Most of the computation in most programs is sequential: arithmetic, variable assignments, function argument preparation. The deviations from sequential execution — branches and loops — are the parts that make programs interesting, but sequential execution is the baseline that everything else is measured against.
Why this works
Why is sequential the default and not something else? The sequential default follows directly from the physical design of the program counter circuit. Advancing a register by a fixed offset requires only an adder — the simplest arithmetic circuit. Any other behaviour (jumping, branching) requires additional circuits and conditions. Sequential execution is the “do nothing special” case that emerges from the simplest hardware. It is not a choice the programmer makes explicitly; it is what happens when no instruction overrides the default PC update.
What breaks the straight line: the jump instruction. The only way to deviate from sequential execution is for an instruction to write a different value into the program counter during the execute step.
Recall from Unit 03 (fetch–decode–execute): a JUMP instruction’s execute step sets the PC to the jump’s target address instead of letting the PC advance normally. The next fetch then comes from the target address, which may be anywhere in memory — before the current instruction, after it, or far away.

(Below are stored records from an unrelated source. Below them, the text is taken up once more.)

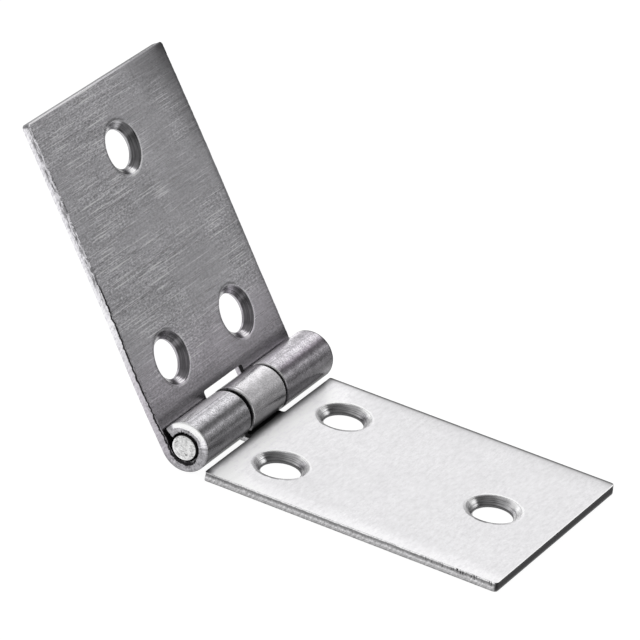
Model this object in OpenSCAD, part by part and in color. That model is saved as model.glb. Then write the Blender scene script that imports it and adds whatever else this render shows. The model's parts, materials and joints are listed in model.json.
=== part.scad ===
// Wide butt hinge, rolled from sheet steel and stored part open.
// The single-knuckle leaf lies on z = 0 and reaches along +X. The pin runs along Y
// above x = 0. The two-knuckle leaf stands up at its opening angle on the -X side.

/* [Leaves] */
// Width of each leaf, along the pin
leaf_width = 30; // [26:0.5:40]
// Distance from the pin's centre line to the free end of a leaf
leaf_reach = 41.5; // [34:0.5:60]
// Thickness of the sheet
sheet = 1.2; // [0.9:0.05:1.5]
// Radius of the leaves' outer corners
corner_r = 0.5; // [0.2:0.1:2]
// Radius left by the punch in the inner corners of the slot and the notches
punch_r = 0.3; // [0.2:0.05:0.35]
// Angle between the leaves' countersunk faces, as stored
open_angle = 124.5; // [60:0.5:180]

/* [Knuckles] */
// Length of the single knuckle
middle_knuckle = 7.5; // [6:0.1:9]
// End play between the first knuckle, at the -Y end, and the single knuckle
first_gap = 0.85; // [0.2:0.05:1.5]
// End play between the single knuckle and the last knuckle
last_gap = 0.55; // [0.2:0.05:1.5]
// How far the two-knuckle leaf stands out past the other leaf at the +Y end
side_offset = 0.25; // [0:0.05:0.5]
// How far below the pin's level a rolled strip ends, as an angle
curl_end = 30; // [20:1:32]
// Slope of the rolled strip's sheared end against its leaf
curl_end_slope = 20; // [10:1:30]
// Clearance between the single knuckle and the edge of the slot behind it
slot_clear = 0.93; // [0.4:0.01:1.5]
// Clearance between the outer knuckles and the edges of the notches beside them
notch_clear = 0.54; // [0.4:0.01:1.5]

/* [Pin] */
// Diameter of the pin where the outer knuckles turn on it
pin_d = 3.6; // [2.5:0.1:5]
// Radial running clearance of the outer knuckles on the pin
pin_clear = 0.1; // [0.02:0.01:0.1]
// How far each end of the pin stands out of the barrel
pin_proud = 0.2; // [0:0.05:0.5]
// Length of the taper at each cropped end of the pin
pin_taper = 0.8; // [0.3:0.1:1.5]
// How much smaller the pin's diameter is at its cropped ends
pin_end_draw = 0.5; // [0.1:0.1:1]
// Length left plain at each side of the swelled band that grips the single knuckle
grip_inset = 1; // [0.5:0.1:2]
// Slope length at each end of the swelled band
grip_lead = 0.3; // [0.1:0.05:0.5]

/* [Screw holes] */
// Diameter of the screw holes
hole_d = 4.8; // [3:0.1:5]
// Diameter of the countersinks at the leaf's face
sink_d = 6.5; // [5.5:0.1:6.8]
// Included angle of the countersinks
sink_angle = 90; // [82:1:100]
// Distance from the pin's centre line to the pair of holes
pair_reach = 9.15; // [8.5:0.05:14]
// Spacing of the pair of holes, along the pin
pair_spacing = 15.2; // [10:0.1:16]
// Distance from the single hole to the leaf's free end
end_inset = 8.3; // [5:0.1:12]

/* [Hidden] */
// Overshoot of cutting shapes past the surface that they cut
over = 0.5;
// Fineness of round shapes
$fa = 3;
$fs = 0.1;
half_width = leaf_width / 2;
bore_r = pin_d / 2 + pin_clear;
barrel_r = bore_r + sheet;
// Heights of a leaf's two faces, measured from the pin's centre line
back_h = -barrel_r;
face_h = -bore_r;
// Edge of a cut-out that stays clear of the knuckle turning beside it
slot_edge = sqrt(pow(barrel_r + slot_clear, 2) - pow(bore_r, 2));
notch_edge = sqrt(pow(barrel_r + notch_clear, 2) - pow(bore_r, 2));
// Places along the pin where the knuckles begin and end
barrel_start = -half_width + side_offset;
barrel_end = half_width + side_offset;
middle_start = -middle_knuckle / 2;
middle_end = middle_knuckle / 2;
slot_start = middle_start - first_gap;
slot_end = middle_end + last_gap;
sink_depth = (sink_d - hole_d) / 2 / tan(sink_angle / 2);

// The sheet from a leaf's flat tangent point round the pin to its sheared end
module curl_section() {
    tip = barrel_r * [cos(curl_end), -sin(curl_end)];
    slope = [cos(curl_end_slope), -sin(curl_end_slope)];
    far = barrel_r + over;
    difference() {
        circle(r = barrel_r);
        circle(r = bore_r);
        polygon([[0, -far], [far, -far], tip + over * slope, tip - (sheet + over) * slope, [0, -over]]);
    }
}

// One knuckle, from y_start to y_end along the pin
module knuckle(y_start, y_end) {
    translate([0, y_end, 0])
        rotate([90, 0, 0])
            linear_extrude(y_end - y_start)
                curl_section();
}

// What is taken off an outer corner at the origin, the leaf lying towards -X and -Y
module corner_cut() {
    difference() {
        translate([-corner_r, -corner_r]) square(corner_r + over);
        translate([-corner_r, -corner_r]) circle(corner_r);
    }
}

// A cut-out from the knuckle line to x = depth, with the punch's radius in its inner corners
module cut_out(depth, y_start, y_end) {
    difference() {
        translate([-over, y_start]) square([depth + over, y_end - y_start]);
        translate([depth, y_start]) mirror([0, 1]) punch_corner();
        translate([depth, y_end]) punch_corner();
    }
}

// Sheet left standing in an inner corner at the origin, the cut-out lying towards -X and -Y
module punch_corner() {
    difference() {
        translate([-punch_r, -punch_r]) square(punch_r + over);
        translate([-punch_r, -punch_r]) circle(punch_r);
    }
}

// A screw hole with its countersink in the leaf's face
module screw_hole() {
    spread = over * tan(sink_angle / 2);
    translate([0, 0, back_h - over])
        cylinder(d = hole_d, h = sheet + 2 * over);
    translate([0, 0, face_h - sink_depth])
        cylinder(d1 = hole_d, d2 = sink_d + 2 * spread, h = sink_depth + over);
}

// The flat of a leaf, moved along the pin by offset_y, with the children cut out of its outline
module plate(offset_y) {
    difference() {
        translate([0, 0, back_h])
            linear_extrude(sheet)
                difference() {
                    translate([0, offset_y - half_width]) square([leaf_reach, leaf_width]);
                    children();
                    translate([leaf_reach, offset_y + half_width]) corner_cut();
                    translate([leaf_reach, offset_y - half_width]) mirror([0, 1]) corner_cut();
                }
        for (side = [-1, 1])
            translate([pair_reach, side * pair_spacing / 2, 0]) screw_hole();
        translate([leaf_reach - end_inset, 0, 0]) screw_hole();
    }
}

// The leaf with the single knuckle in the middle and a notch at each side of it
module one_knuckle_leaf() {
    color([0.86, 0.86, 0.87])
        translate([0, 0, barrel_r]) {
            plate(0) {
                cut_out(notch_edge, -half_width - over, middle_start);
                cut_out(notch_edge, middle_end, half_width + over);
            }
            knuckle(middle_start, middle_end);
        }
}

// The leaf with two knuckles and the slot between them, turned up to its opening angle
module two_knuckle_leaf() {
    color([0.62, 0.62, 0.63])
        translate([0, 0, barrel_r])
            rotate([0, 180 - open_angle, 0])
                mirror([1, 0, 0]) {
                    plate(side_offset) cut_out(slot_edge, slot_start, slot_end);
                    knuckle(barrel_start, slot_start);
                    knuckle(slot_end, barrel_end);
                }
}

// The pin: tapered cropped ends, plain lengths for the outer knuckles to turn on, and a swelled
// band that grips the single one
module hinge_pin() {
    pin_r = pin_d / 2;
    end_r = (pin_d - pin_end_draw) / 2;
    start = barrel_start - pin_proud;
    end = barrel_end + pin_proud;
    grip_start = middle_start + grip_inset;
    grip_end = middle_end - grip_inset;
    color([0.8, 0.8, 0.8])
        translate([0, 0, barrel_r])
            rotate([-90, 0, 0])
                rotate_extrude()
                    polygon([
                        [0, start],
                        [end_r, start],
                        [pin_r, start + pin_taper],
                        [pin_r, grip_start - grip_lead],
                        [bore_r, grip_start],
                        [bore_r, grip_end],
                        [pin_r, grip_end + grip_lead],
                        [pin_r, end - pin_taper],
                        [end_r, end],
                        [0, end]
                    ]);
}

one_knuckle_leaf();
two_knuckle_leaf();
hinge_pin();
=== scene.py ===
import json
import math
import bpy
import numpy as np
from mathutils import Euler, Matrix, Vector
from mathutils.geometry import delaunay_2d_cdt


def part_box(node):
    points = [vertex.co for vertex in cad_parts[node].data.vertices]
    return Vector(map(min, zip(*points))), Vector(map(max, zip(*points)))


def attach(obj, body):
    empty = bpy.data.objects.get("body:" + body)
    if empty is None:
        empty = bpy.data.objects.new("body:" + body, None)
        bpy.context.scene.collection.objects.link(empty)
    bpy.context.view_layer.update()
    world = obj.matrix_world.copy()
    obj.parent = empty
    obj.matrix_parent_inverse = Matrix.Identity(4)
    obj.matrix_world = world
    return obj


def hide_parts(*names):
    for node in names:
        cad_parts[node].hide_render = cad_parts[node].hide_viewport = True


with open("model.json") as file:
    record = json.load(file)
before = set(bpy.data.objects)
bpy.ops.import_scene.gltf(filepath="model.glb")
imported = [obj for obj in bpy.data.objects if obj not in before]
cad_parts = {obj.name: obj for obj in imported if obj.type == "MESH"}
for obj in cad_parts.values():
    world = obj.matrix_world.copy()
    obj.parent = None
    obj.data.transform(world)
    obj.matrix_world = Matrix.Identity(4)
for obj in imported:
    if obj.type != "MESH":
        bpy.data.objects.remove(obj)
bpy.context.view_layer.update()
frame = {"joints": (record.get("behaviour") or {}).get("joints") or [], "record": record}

# The single-knuckle leaf lies flat. It is one blank of brushed sheet steel with three countersunk screw
# holes and a notch punched out at each side, and the strip between the notches is rolled up round the pin.
# Sizes are in millimetres: u runs along the blank from the line where it starts to roll, y along the pin.
MM = 0.001
swing = frame["joints"][0]
mounts = {mount["name"]: mount for mount in frame["record"]["mounts"]}
leaf_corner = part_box("one_knuckle_leaf")[1]
leaf_reach = leaf_corner.x / MM
leaf_half = leaf_corner.y / MM
sheet = 1.2
pin_height = swing["pos_m"][2] / MM
bore_r = pin_height - sheet
mean_r = pin_height - sheet / 2
curl_turn = math.radians(300)
curl_length = curl_turn * mean_r
# How much further the rolled strip reaches at its face than at its back, and the length that leans so
curl_lean = 0.28
lean_reach = 2
knuckle_half = 3.75
notch_edge = 3.1
# Radii of the blank's corners
outer_corner = 0.5
notch_corner = 0.25
punch_corner = 0.3
tip_corner = 0.2
hole_r = mounts["fixed_leaf_end_screw_hole"]["dims"]["r_mm"]
hole_places = [
    (mount["pos_m"][0] / MM, mount["pos_m"][1] / MM)
    for name, mount in mounts.items()
    if name.startswith("fixed_leaf") and mount["kind"] == "bore"
]
edge_step = 0.12
hole_steps = 144
# Spacing of the points inside the outline: round the curl, along the pin there, and on the flat
curl_step = 0.16
row_step = 0.32
flat_step = 0.9
# How ragged a side is where the shears cut it cleanly, and how far ragged edges wear in and wander in depth
clean_cut = 0.12
edge_wear = 0.06
edge_stray = 0.045
# How far the rolled strip's rims are rounded at the back, and turned in towards the pin at the face
rim_round = 0.05
rim_turned_in = 0.09
sink_chatter = 0.006
# Depth below the face, inset from the nominal edge, and share of the edge's raggedness
SHEARED_EDGE = (
    (0.0, 0.02, 1.0), (0.02, 0.0, 1.0), (0.07, 0.0, 0.8), (0.18, 0.01, 1.0), (0.3, 0.02, 1.0),
    (0.44, 0.02, 1.0), (0.56, 0.01, 0.6), (0.7, 0.0, 0.2), (0.95, 0.0, 0.15), (1.12, 0.0, 0.15),
    (1.165, 0.01, 0.15), (1.19, 0.03, 0.15), (1.2, 0.07, 0.15),
)
# Depth below the face and radius, from the raised lip down the countersink and the land under it
SINK_PROFILE = (
    (0.0, 3.4), (-0.014, 3.34), (-0.016, 3.3), (0.0, 3.26), (0.05, 3.205), (0.13, 3.12), (0.22, 3.035),
    (0.3, 2.945), (0.4, 2.855), (0.5, 2.745), (0.6, 2.655), (0.7, 2.545), (0.8, 2.455), (0.85, 2.405),
    (0.88, 2.4), (1.0, 2.4), (1.12, 2.4), (1.17, 2.42), (1.2, 2.47),
)
lip_r = SINK_PROFILE[0][1]
# Width over which places across a leaf are counted from 0 to 1, a little more than the leaf
across_span = 32
# What a point of the blank belongs to, as the steel reads it
PLAIN, WALL, SINK = (0.0, 0.0, 0.0), (1.0, 0.0, 0.0), (0.0, 1.0, 0.0)


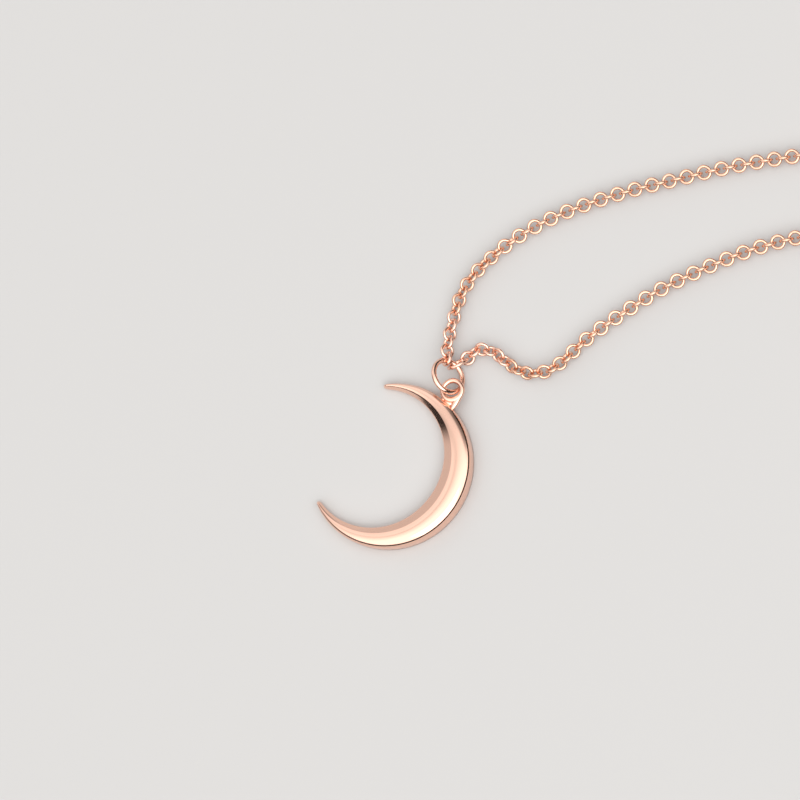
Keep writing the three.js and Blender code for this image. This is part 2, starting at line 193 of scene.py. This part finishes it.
ROUTE_A = [
    (5.34, 10.10, 1.22), (5.30, 10.84, 1.04), (5.40, 12.24, 0.84), (5.52, 13.10, CHAIN_Z),
    (5.76, 14.10, CHAIN_Z), (6.12, 15.50, CHAIN_Z), (6.72, 16.95, CHAIN_Z), (7.90, 18.60, CHAIN_Z),
    (9.60, 20.20, CHAIN_Z), (11.75, 21.80, CHAIN_Z), (14.20, 23.15, CHAIN_Z),
    (17.00, 24.30, CHAIN_Z), (20.00, 25.25, CHAIN_Z), (23.30, 26.10, CHAIN_Z),
    (26.80, 26.80, CHAIN_Z), (30.20, 27.50, CHAIN_Z), (33.50, 28.05, CHAIN_Z),
    (37.00, 28.50, CHAIN_Z), (41.00, 28.90, CHAIN_Z), (45.50, 29.30, CHAIN_Z),
]
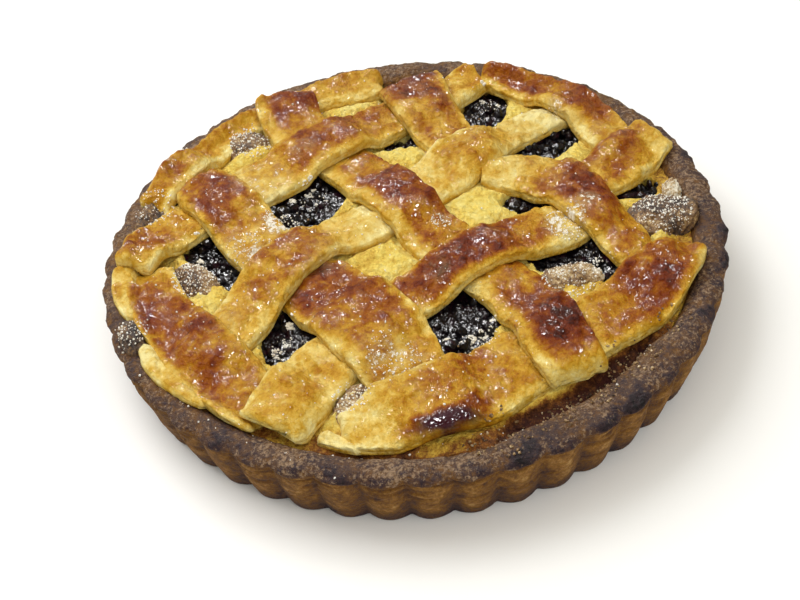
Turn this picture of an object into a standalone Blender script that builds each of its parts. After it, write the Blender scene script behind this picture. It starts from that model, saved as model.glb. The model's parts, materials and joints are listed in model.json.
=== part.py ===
# A bramble and apple pie: a fluted shortcrust case, a sponge layer with pockets of bramble
# fruit, and a woven lattice of puff pastry strips laid over both.
# Metres, +Z up, origin at the middle of the base. Tables are in millimetres.
import math

import bmesh
import bpy
from mathutils import Matrix, Vector, noise

MM = 0.001

# Driving dimensions of the case
RIM_RADIUS = 115 * MM
BASE_RADIUS = 110 * MM
CASE_HEIGHT = 28.2 * MM
CASE_FLOOR = 5 * MM
FLUTE_COUNT = 47
FLUTE_DEPTH = 2.6 * MM
FLUTE_TURN = math.radians(0.28)  # how far the first flute's crest is turned from +X
COLUMNS_PER_FLUTE = 4

# Driving dimensions of the filling and the lattice
GAP = 0.35 * MM
BED_RADIUS = 102 * MM
BED_EDGE_HEIGHT = 24.0 * MM
BED_RISE = 3.2 * MM
STRIP_CROWN = 5.2 * MM
STRIP_EDGE = 2.4 * MM
STRIP_STEP = 9 * MM
CROSSING_LIFT = 5.9 * MM
RAMP_INSIDE = 1 * MM
RAMP_OUTSIDE = 10 * MM
POCKET_FLOOR = 14 * MM
FRUIT_BELOW_BED = 1.5 * MM
FRUIT_CLEARANCE = 0.5  # millimetres, like the table that it is taken from
FRUIT_BUMP = 0.8 * MM
FRUIT_BUMP_SPACING = 5.5 * MM
MOUND_ROOT = 1.5 * MM  # how deep a joined mound starts inside the sponge
DOME_SEGMENTS = 12
DOME_RINGS = 6
POCKET_SIDES = 14
SPONGE_SIDES = 48

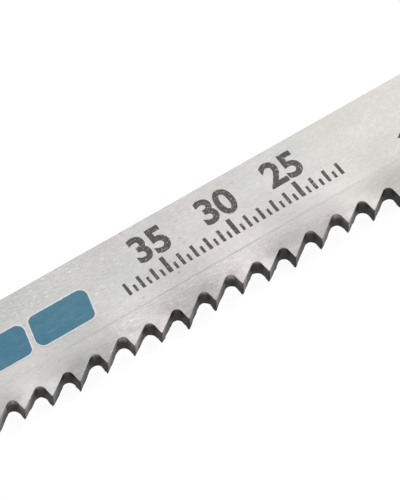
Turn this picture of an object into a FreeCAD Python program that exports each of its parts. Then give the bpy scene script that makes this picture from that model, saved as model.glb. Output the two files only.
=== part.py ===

This one mechanism — overwriting the PC — is the basis for every non-sequential execution pattern. A branch is a conditional jump: the CPU sets the PC to the branch target only if a condition holds, and lets the PC advance normally otherwise. A loop is a backward jump: the CPU sets the PC back to an earlier address, causing instructions to run again.
Unit 07’s remaining lessons examine how each of these patterns works. But they all reduce to the same question: does this instruction overwrite the PC, and if so, with what address?
Tracing sequential flow through three instructions.
Suppose three instructions sit at addresses 200, 204, and 208 (each 4 bytes). The PC starts at 200.
Step 1 — Fetch from PC = 200. The CPU reads the instruction at address 200.
- Decode and execute: suppose this is
LOAD R0, 50(load the value at memory address 50 into register R0). After execution, R0 holds whatever was at address 50. - PC update: PC = 200 + 4 = 204. No jump was involved; the PC just advanced.
Step 2 — Fetch from PC = 204. The CPU reads the instruction at address 204.
- Decode and execute: suppose this is
ADD R0, R1(add R0 and R1, store result in R0). After execution, R0 holds the sum. - PC update: PC = 204 + 4 = 208.
Step 3 — Fetch from PC = 208. The CPU reads the instruction at address 208.
- Decode and execute: suppose this is
STORE R0, 60(write R0’s value to memory address 60). After execution, memory address 60 holds the sum. - PC update: PC = 208 + 4 = 212.
At no point did the CPU make a decision about order. It followed the default PC-advance rule three times. The flow was straight because no instruction wrote a different value into the PC.
Common mistake
A common misconception is that a program’s execution order is the same as the order it was written in the source file. That is mostly true for sequential code, but a compiler is free to reorder instructions that do not depend on each other — a process called instruction scheduling. What matters to the CPU is the order of instructions in the final binary, not in the source. The CPU only sees the bytes in memory; it never sees source code. The PC points into the binary, not into the source file.
Instructions are at addresses 40, 44, 48, and 52 (each 4 bytes). The PC starts at 40. After the instruction at 40 executes (not a jump), what does the PC hold?
Instructions are each 4 bytes. The PC is at 200 before a JUMP to address 100 executes. After the JUMP executes, the PC holds what value?
A sequence of 5 instructions at addresses 0, 4, 8, 12, and 16 (each 4 bytes) runs sequentially from the start. After all 5 have executed, the PC holds what value?
In sequential execution, how many times does each instruction run?
Which register does the CPU update after every instruction to keep track of where to fetch next?
What determines execution flow — the order in which instructions actually run?
Execution flow is the sequence of instructions the CPU actually runs, determined entirely by what value the program counter (PC) holds at each fetch step. The default behaviour after any non-jump instruction is sequential: the PC advances by the instruction size, so the CPU visits instructions in the order they appear in memory — top to bottom, one at a time. This is straight-line or sequential execution. The only way to deviate from this order is a jump instruction, which writes a different address into the PC during its execute step, causing the next fetch to come from a non-sequential location. Every branch and every loop in every program is built from this one mechanism.